Moving down to feet, you’re doing a good job of constructing your feet from complete 3D forms, though I have a quick bonus to share with you. Instead of trying to capture all of the complexity of the whole foot with all of the toes in a single step (as seen in this chameleon and this cat) it helps to introduce structure to the foot by drawing a boxy form- that is, forms whose corners are defined in such a way that they imply the distinction between the different planes within its silhouette, without necessarily having to define those edges themselves - to lay down a structure that reads as being solid and three dimensional. Then, as shown in these notes, we can use similarly boxy forms to attach toes.

Overall you’re doing really well at building up solid 3D constructions, though I did spot a couple of places where it looks like you’d extended off existing forms with a one-off line or partial shape, which doesn’t quite explain how the addition is supposed to connect to the existing forms in 3D. I’ve marked one example with blue on the head of your deer where (as far as I can tell) it looks like you may have extended off the bottom of the boxy muzzle form with a one-off line, then realised it felt flat and added some contour curves to it. The thing is, adding contour curves that run across the surface of an existing form (as they were introduced in the organic forms with contours exercise) are most useful for taking a form that can already be understood as 3D and clarifying it. They don’t fix the underlying problem, which is a lack of relationship between the existing form and the addition.

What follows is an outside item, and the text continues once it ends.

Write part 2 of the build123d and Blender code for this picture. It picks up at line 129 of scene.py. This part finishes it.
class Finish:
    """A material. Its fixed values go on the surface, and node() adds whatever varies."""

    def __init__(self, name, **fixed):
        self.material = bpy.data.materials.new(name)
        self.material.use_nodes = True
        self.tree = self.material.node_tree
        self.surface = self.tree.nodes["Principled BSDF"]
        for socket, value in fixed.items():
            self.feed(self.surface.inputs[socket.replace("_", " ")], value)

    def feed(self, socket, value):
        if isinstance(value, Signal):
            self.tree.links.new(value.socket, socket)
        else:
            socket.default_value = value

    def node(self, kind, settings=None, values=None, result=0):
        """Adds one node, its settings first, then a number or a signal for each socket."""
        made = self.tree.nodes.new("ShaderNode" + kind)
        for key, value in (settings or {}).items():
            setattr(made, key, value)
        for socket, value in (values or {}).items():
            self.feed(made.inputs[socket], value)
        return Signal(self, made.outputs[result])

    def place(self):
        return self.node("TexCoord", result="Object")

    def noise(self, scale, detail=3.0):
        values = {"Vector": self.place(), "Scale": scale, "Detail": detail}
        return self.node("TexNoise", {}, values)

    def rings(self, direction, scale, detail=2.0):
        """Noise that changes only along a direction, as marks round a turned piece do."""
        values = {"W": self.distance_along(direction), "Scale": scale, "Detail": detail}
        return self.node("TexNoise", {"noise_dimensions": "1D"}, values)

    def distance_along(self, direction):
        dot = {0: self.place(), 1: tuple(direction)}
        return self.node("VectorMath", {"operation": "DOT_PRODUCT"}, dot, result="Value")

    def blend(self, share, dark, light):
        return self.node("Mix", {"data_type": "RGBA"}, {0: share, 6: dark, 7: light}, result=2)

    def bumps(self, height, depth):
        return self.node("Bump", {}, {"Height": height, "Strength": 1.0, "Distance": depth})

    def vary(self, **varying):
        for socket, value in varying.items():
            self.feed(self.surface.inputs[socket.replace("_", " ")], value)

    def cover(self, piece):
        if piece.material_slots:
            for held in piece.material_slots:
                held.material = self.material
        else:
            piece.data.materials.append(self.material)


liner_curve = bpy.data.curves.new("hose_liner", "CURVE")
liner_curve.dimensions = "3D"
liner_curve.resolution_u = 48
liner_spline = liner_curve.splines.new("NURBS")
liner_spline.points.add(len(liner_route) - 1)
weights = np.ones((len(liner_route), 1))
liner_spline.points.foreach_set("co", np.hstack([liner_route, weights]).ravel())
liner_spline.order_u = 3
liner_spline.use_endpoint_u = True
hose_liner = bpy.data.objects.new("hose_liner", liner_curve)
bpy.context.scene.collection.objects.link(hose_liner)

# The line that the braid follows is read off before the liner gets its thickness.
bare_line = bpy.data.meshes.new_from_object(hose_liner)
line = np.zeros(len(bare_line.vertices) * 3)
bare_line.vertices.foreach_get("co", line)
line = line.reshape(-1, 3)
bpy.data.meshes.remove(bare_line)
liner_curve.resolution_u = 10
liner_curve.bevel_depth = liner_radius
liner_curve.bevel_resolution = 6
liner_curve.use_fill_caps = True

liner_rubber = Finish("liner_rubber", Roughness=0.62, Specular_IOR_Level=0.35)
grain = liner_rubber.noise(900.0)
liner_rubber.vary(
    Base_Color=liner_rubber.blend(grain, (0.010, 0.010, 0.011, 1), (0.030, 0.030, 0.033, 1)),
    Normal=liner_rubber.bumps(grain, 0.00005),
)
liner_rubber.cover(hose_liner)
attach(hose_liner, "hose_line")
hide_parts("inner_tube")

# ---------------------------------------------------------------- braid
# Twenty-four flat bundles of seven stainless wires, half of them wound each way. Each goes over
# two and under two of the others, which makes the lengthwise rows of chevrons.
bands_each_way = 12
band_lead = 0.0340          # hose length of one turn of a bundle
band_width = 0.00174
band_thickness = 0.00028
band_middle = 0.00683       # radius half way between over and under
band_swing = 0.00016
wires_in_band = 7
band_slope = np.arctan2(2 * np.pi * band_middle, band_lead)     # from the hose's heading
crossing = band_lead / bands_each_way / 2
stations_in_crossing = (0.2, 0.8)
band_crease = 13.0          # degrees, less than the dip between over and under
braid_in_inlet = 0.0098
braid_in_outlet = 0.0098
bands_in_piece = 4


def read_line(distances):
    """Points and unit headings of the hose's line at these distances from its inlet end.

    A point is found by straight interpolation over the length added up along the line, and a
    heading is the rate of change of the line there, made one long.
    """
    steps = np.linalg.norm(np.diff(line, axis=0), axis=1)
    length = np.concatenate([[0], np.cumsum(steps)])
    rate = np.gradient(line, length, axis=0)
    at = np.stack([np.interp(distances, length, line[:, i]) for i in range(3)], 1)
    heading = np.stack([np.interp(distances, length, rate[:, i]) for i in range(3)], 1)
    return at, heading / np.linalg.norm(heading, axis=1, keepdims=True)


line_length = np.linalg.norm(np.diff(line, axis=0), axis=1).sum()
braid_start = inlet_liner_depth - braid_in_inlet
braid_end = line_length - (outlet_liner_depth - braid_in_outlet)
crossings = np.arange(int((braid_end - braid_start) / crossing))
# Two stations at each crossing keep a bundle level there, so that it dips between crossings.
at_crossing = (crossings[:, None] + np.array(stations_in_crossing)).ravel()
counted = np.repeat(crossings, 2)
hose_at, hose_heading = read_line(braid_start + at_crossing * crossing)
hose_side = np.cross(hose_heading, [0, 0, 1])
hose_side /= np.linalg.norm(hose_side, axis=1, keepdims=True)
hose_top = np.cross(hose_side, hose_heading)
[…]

Instead, as I’ve shown in red, it works better to complete the silhouette of the addition, pulling it around the side of the muzzle. I also “drew through” the antlers (which is something you normally do well) instead of cutting them off where they overlap one another.

The next thing I wanted to talk about is head construction. Lesson 5 has a lot of different strategies for constructing heads, between the various demos. Given how the course has developed, and how Uncomfortable is finding new, more effective ways for students to tackle certain problems. So not all the approaches shown are equal, but they do have their uses. As it stands, as explained at the top of the tiger demo page (here), the current approach that is the most generally useful, as well as the most meaningful in terms of these drawings all being exercises in spatial reasoning, is what you'll find here in this informal head demo.

There are a few key points to this approach:

  • The specific shape of the eye sockets - the specific pentagonal shape allows for a nice wedge in which the muzzle can fit in between the sockets, as well as a flat edge across which we can lay the forehead area.

  • This approach focuses heavily on everything fitting together - no arbitrary gaps or floating elements. This allows us to ensure all of the different pieces feel grounded against one another, like a three dimensional puzzle.

  • We have to be mindful of how the marks we make are cuts along the curving surface of the cranial ball - working in individual strokes like this (rather than, say, drawing the eye socket with an ellipse) helps a lot in reinforcing this idea of engaging with a 3D structure.

I can see you working through similar principles with some of your head constructions, most notably your cats, but try bringing it all together in the way the demo shows, and you may be able to get even more out of the exercise. Sometimes it seems like it's not a good fit for certain heads, but as shown in in this rhino head demo it can be adapted for a wide array of animals.

All right, I think that should cover it. Your constructions are coming along strong and I’ll be marking this lesson as complete. Feel free to move onto the 250 cylinder challenge, which is a prerequisite for lesson 6.